Vulnerability data are usually provided as table data (csv, xls) or json containing the impact model function and parameters.

https://gfdrr.github.io/CCDR-tools/_images/vln_fl_bu.png — Example of vulnerability functions for floods (depth-damage curve) as table data (Download).

Often, vulnerability models are proprietary data and only shared as pictures; this has low reusability and ought to be avoided. Always try to obtain a mathematical description for this component.

Thematic grouping

The main thematic groupings specific to vulnerability data are:

Hazard type: e.g. Flood damage function; Earthquake fragility curves.
Exposure type and sub-type: e.g. Builtup (Structure, Content, Product / Residential, Commercial / Masonry, Wood)

Geographic grouping

Vulnerability curves can be developed for individual countries or environments within a project. Where this is the case, this grouping ought to be retained.

Packaging suggestion

We suggest to group exposure data using the following hierarchy:

Hazard type
- Geographic (unless global function, one resource per country)
  - Exposure category (Population, Built-up, …)
    - Sub-type (e.g. sector (Residential, Commercial), construction type (Masonry, Wood), or others)

Note

This hierarchy can be maintained also when packing all the data in one file (e.g. multiple csvs into one excel file), which is advised unless specifically demanded by the data use (e.g. data are formatted for usage into a specific model).

../../../_images/vln_multi-table.jpg — Example of multiple vulnerability functions for floods (depth-damage curve) into one excel file (Source: JRC).

For example, when grouping multiple functions into one excel file, the following approach can be adopted:

<project_name>
 └── Vulnerability
    ├── <Hazard1>
    │  ├── <Country> (skip if global function)
    │  │  ├── <Exposure_category1>
    │  │  │  └── Resource: <project_name>_<Hazard1>_<Country1>_<Exposure_categoryl>.xlsx  ->  [subtype1.tif; subtype2.tif; subtype3.tif]
    │  │  └── <Exposure_category2>
    │  │     └── Resource: <project_name>_<Hazard1>_<Country1>_<Exposure_category2>.xlsx  ->  [subtype1.tif; subtype2.tif; subtype3.tif]
    └── <Hazard2>
        └── <...>
           └── <...>

Loss data

Format

Loss or impact data comes in the form of:

tabulated event losses, and loss per exceedance probability
mapped return period loss / annual average loss - in vector files/choropleth maps
(more rarely) as granular raster or vector data with loss value attached

Thematic grouping

The main thematic groupings in loss data are:

Hazard type: denoting a single hazard or a multi-hazard loss metric.
- Asset type / sector: e.g.

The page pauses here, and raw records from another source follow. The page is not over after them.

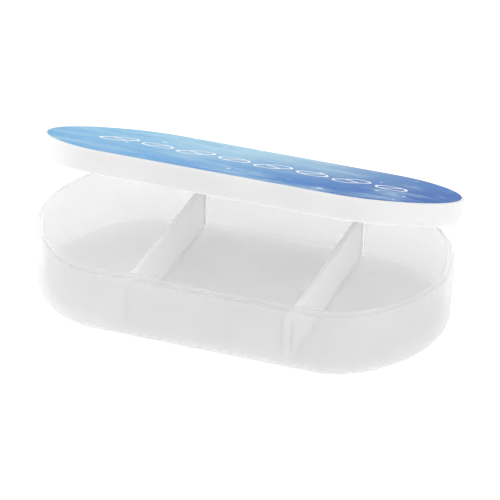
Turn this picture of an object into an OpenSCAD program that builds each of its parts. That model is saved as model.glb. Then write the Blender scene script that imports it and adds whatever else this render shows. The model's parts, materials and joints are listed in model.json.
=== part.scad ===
// Oval three-compartment pill box with a hinged, labelled lid.
// Origin: centre of the tray's underside. X runs along the box, +Y is the hinge side, +Z is up.
// The lid is drawn turned open by lid_open about the hinge pins.

/* [Tray] */
// Length of the tray along X
body_l = 90; // [76:0.5:110]
// Width of the tray along Y
body_w = 53.2; // [46:0.2:66]
// Height of the tray up to the ledge that carries the lid
tray_h = 13.6; // [11:0.2:24]
// Plan radius of the four shoulders
shoulder_r = 15.6; // [12:0.2:20]
// Thickness of the floor
floor_t = 1.1; // [0.8:0.1:2]
// Width of the ledge outside the lip
ledge_w = 0.9; // [0.7:0.05:1.4]
// Thickness of the locating lip
lip_t = 0.8; // [0.6:0.05:1.4]
// Height of the locating lip above the ledge
lip_h = 1.0; // [0.6:0.1:1.6]
// How far the outer wall leans in towards the foot
outer_lean = 0.24; // [0:0.02:0.6]
// How far the inner wall leans in towards the floor
inner_lean = 0.3; // [0:0.05:0.6]
// Fillet round the foot
foot_r = 1.76; // [0.6:0.02:2.4]
// Fillet between the inner wall and the floor
cove_r = 1.1; // [0.5:0.1:1.6]
// Radius of the moulding gate's round mark in the floor
gate_r = 1.4; // [0.8:0.1:2]
// Depth of the gate mark
gate_d = 0.3; // [0.1:0.05:0.4]
// Distance of the gate mark behind the middle of the box
gate_y = 16; // [10:0.5:17]

/* [Dividers] */
// Distance of each divider from the middle of the box
divider_x = 18.06; // [13:0.02:21]
// Thickness of a divider
divider_t = 1.4; // [1:0.1:2]
// Height of a divider's top above the table
divider_top = 10.4; // [7:0.1:10.5]
// Width that the foot of a divider spreads to
divider_foot_w = 2.17; // [2:0.01:3]
// How far a guide channel stands in from the wall
guide_out = 1.1; // [0.8:0.1:1.6]
// Width of a guide channel's cheek on each side of the divider
guide_cheek = 0.6; // [0.5:0.05:1]
// Clearance between a divider and its guide channel
guide_gap = 0.05; // [0.03:0.01:0.15]

/* [Lid] */
// Height of the lid, from the ledge to its top
lid_h = 4.8; // [4:0.1:8]
// Thickness of the lid's top
lid_top_t = 1.3; // [0.9:0.1:2]
// How far the lid stands out past the tray
lid_over = 0.2; // [0:0.05:0.5]
// Gap between the closed lid and the ledge
lid_gap = 0.05; // [0.03:0.01:0.2]
// Gap between the lid's skirt and the tray's lip
lip_gap = 0.15; // [0.13:0.01:0.3]
// Rounding of the lid's top edge
lid_edge_r = 0.5; // [0.2:0.05:0.6]
// Angle by which the lid stands open
lid_open = 21.5; // [0:0.5:90]

/* [Label] */
// Plain border between the label and the edge of the lid
label_border = 0.71; // [0.65:0.01:3]
// Thickness of the label
label_t = 0.12; // [0.08:0.01:0.3]

/* [Hinge] */
// Distance of the pin's axis behind the tray
hinge_out = 3.1; // [2.9:0.1:5]
// Depth of the pin's axis below the ledge
hinge_drop = 2.5; // [2.4:0.1:4]
// Distance of each hinge from the middle of the box
hinge_x = 19; // [14:0.5:22]
// Radius of the knuckles
knuckle_r = 2.3; // [2:0.1:2.6]
// Width of the lid's knuckle
lid_knuckle_w = 4.6; // [3:0.1:8]
// Width of each of the tray's two knuckles
tray_knuckle_w = 2.4; // [1.5:0.1:4]
// Side play between neighbouring knuckles
knuckle_gap = 0.2; // [0.1:0.05:0.4]
// Radius of the hinge pins
pin_r = 1.0; // [0.7:0.05:1.3]
// Running clearance round a pin in the lid's knuckle
pin_gap = 0.05; // [0.02:0.01:0.1]

/* [Catch and finger rests] */
// Length of the catch bead at the middle of the front lip
bead_l = 12; // [6:0.5:20]
// How far the catch bead stands out of the lip
bead_out = 0.12; // [0.08:0.01:0.12]
// Width of a finger rest in the lid's skirt
rest_w = 8.4; // [5:0.1:12]
// Height of a finger rest
rest_h = 1.3; // [0.6:0.1:1.6]
// Depth of a finger rest
rest_d = 0.4; // [0.15:0.05:0.4]
// Place along X of the finger rest in the straight front
front_rest_x = -11.8; // [-16:0.2:16]
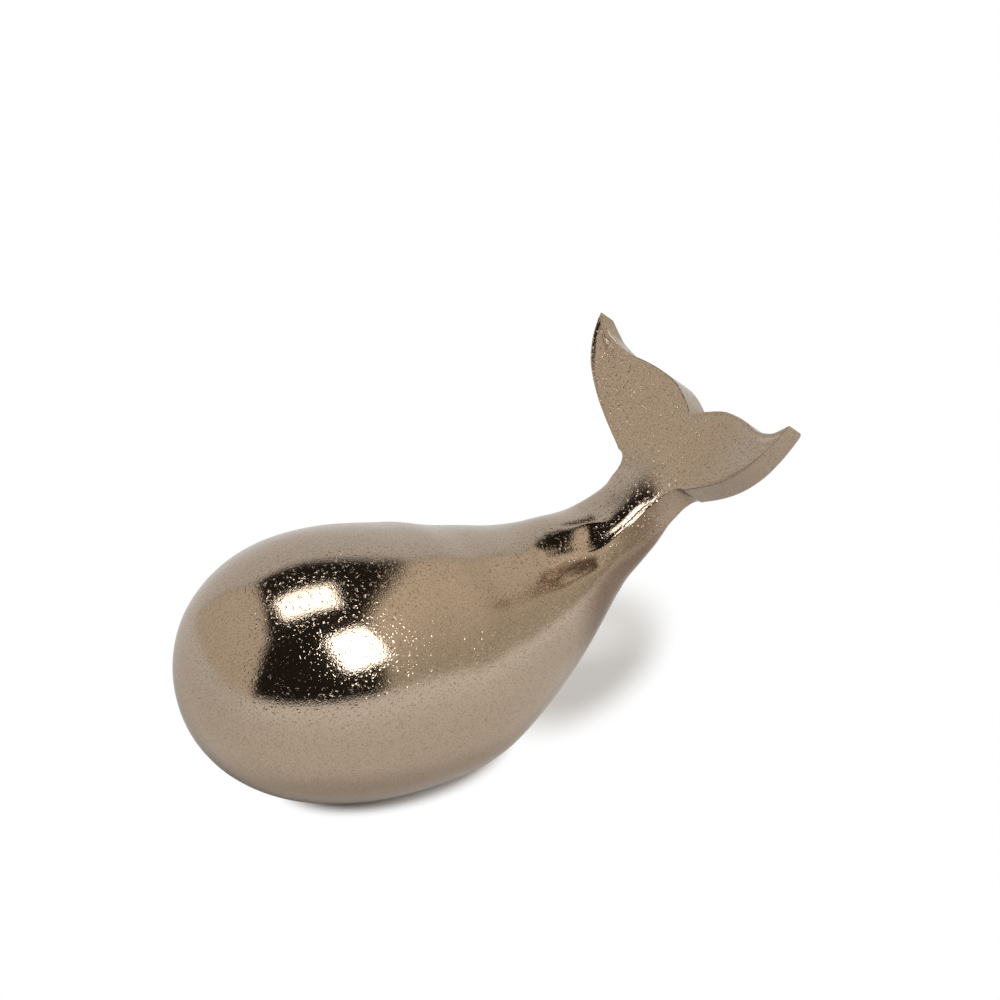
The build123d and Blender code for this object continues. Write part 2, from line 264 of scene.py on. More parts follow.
def relief(point):
    """Height of the shoulder, the lip and the crease of the tail root over the round skin."""
    x, wide = point.x, abs(point.y)
    if x < ROOT_X[0] or x > ROOT_X[1] or point.z < ROOT_Z or point.y > SMOOTH_SIDE:
        return 0.0
    along = (point - JOINT).dot(AXIS)
    drop = min(SHOULDER_RADIUS - math.sqrt(max(SHOULDER_RADIUS ** 2 - wide ** 2, 0)), SHOULDER_DROP)
    fall = SHOULDER_FALL * drop * fade(x, SHOULDER_START) * (1 - fade(along, SHOULDER_END))
    over = point.z - through(CREASE, x)
    near = fade(x, LIP_START) * (1 - fade(x, LIP_END))
    lip = LIP_RISE * near * smooth(over / 0.7) * (1 - smooth((over - 0.9) / 3.5))
    depth = CREASE_DEPTH * fade(x, CREASE_START) * (1 - fade(x, CREASE_END))
    groove = math.exp(-(over / CREASE_WIDTH) ** 2)
    return (lip - depth * groove - fall * smooth(over / 5)) * near_side(point)


def hand_ground(point, normal):
    """Skin point with the slight unevenness of hand grinding."""
    wave = 0.10 * noise.noise(point * 0.055) + 0.05 * noise.noise(point * 0.13 + Vector((9, 4, 2)))
    return point + wave * normal


def new_piece(name, points, faces, material, node, smooth_limit=40):
    """Piece from points in millimetres, smooth but for its crisp edges."""
    mesh = bpy.data.meshes.new(name)
    mesh.from_pydata([p * MM for p in points], [], faces)
    piece = bpy.data.objects.new(name, mesh)
    bpy.context.scene.collection.objects.link(piece)
    mesh.materials.append(material)
    finish_piece(piece, node, smooth_limit)
    return piece


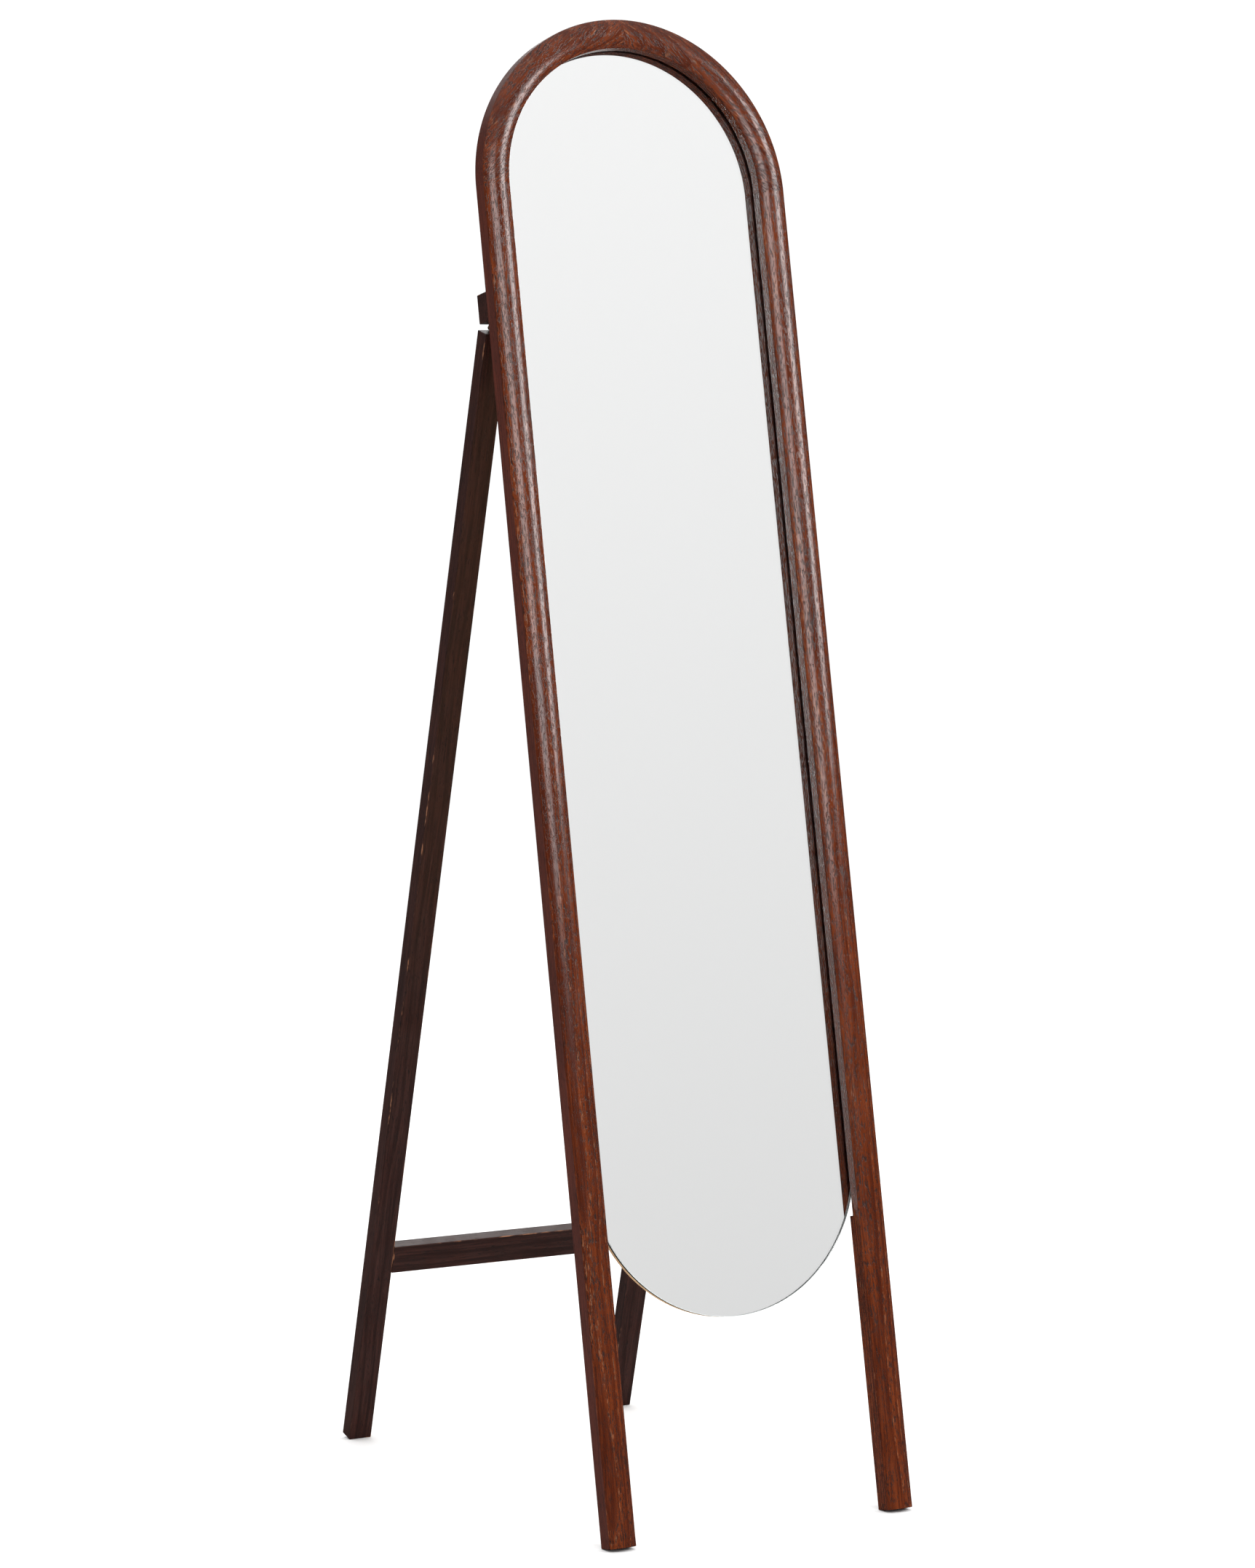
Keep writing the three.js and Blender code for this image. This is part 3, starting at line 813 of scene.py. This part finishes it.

Structure, Content, Product / Residential, Commercial
  - Year or period: e.g. historical (2020), projections (2040-2060), etc.

Geographic grouping

Losses are usually aggregated at national or subnational administrative level (ADM2, ADM1, or ADM0) or for a multi-country region. Losses can also be provided per asset (e.g. individual buildings or raster footprints) but it is not usual, although these files are usually generated by the risk analysts.

Packaging suggest

Depending on the data format and size:

if data consists of one or more tables, it is usually a good idea to group it together into one excel file so users can access all of the losses at once;
if data consists of one or more vector files representing national or subnational boundary levels, these can be grouped into one geopackage file;
if data consists of multiple granular spatial data, it might be packed as individual or multiple layers (depending on the size of individual layers)

In either case, we suggest grouping exposure data using the following hierarchy:

Hazard type
- Country
- Exposure category
- Sub-type
- Year or period

For example:

<project_name>
 └── Loss
    ├── <Hazard1>
    │  ├── <Country> 	(skip if global function)
    │  │  ├── <Exposure_category1>
    │  │  │  └── Resource: <project_name>_<Hazard1>_<Country1>_<Exposure_categoryl>.xlsx  ->  [subtype1.tif; subtype2.tif; subtype3.tif]; [period]
    │  │  └── <Exposure_category2>
    │  │     └── Resource: <project_name>_<Hazard1>_<Country1>_<Exposure_category2>.xlsx  ->  [subtype1.tif; subtype2.tif; subtype3.tif]; [period]
    └── <Hazard2>
        └── <...>
           └── <...>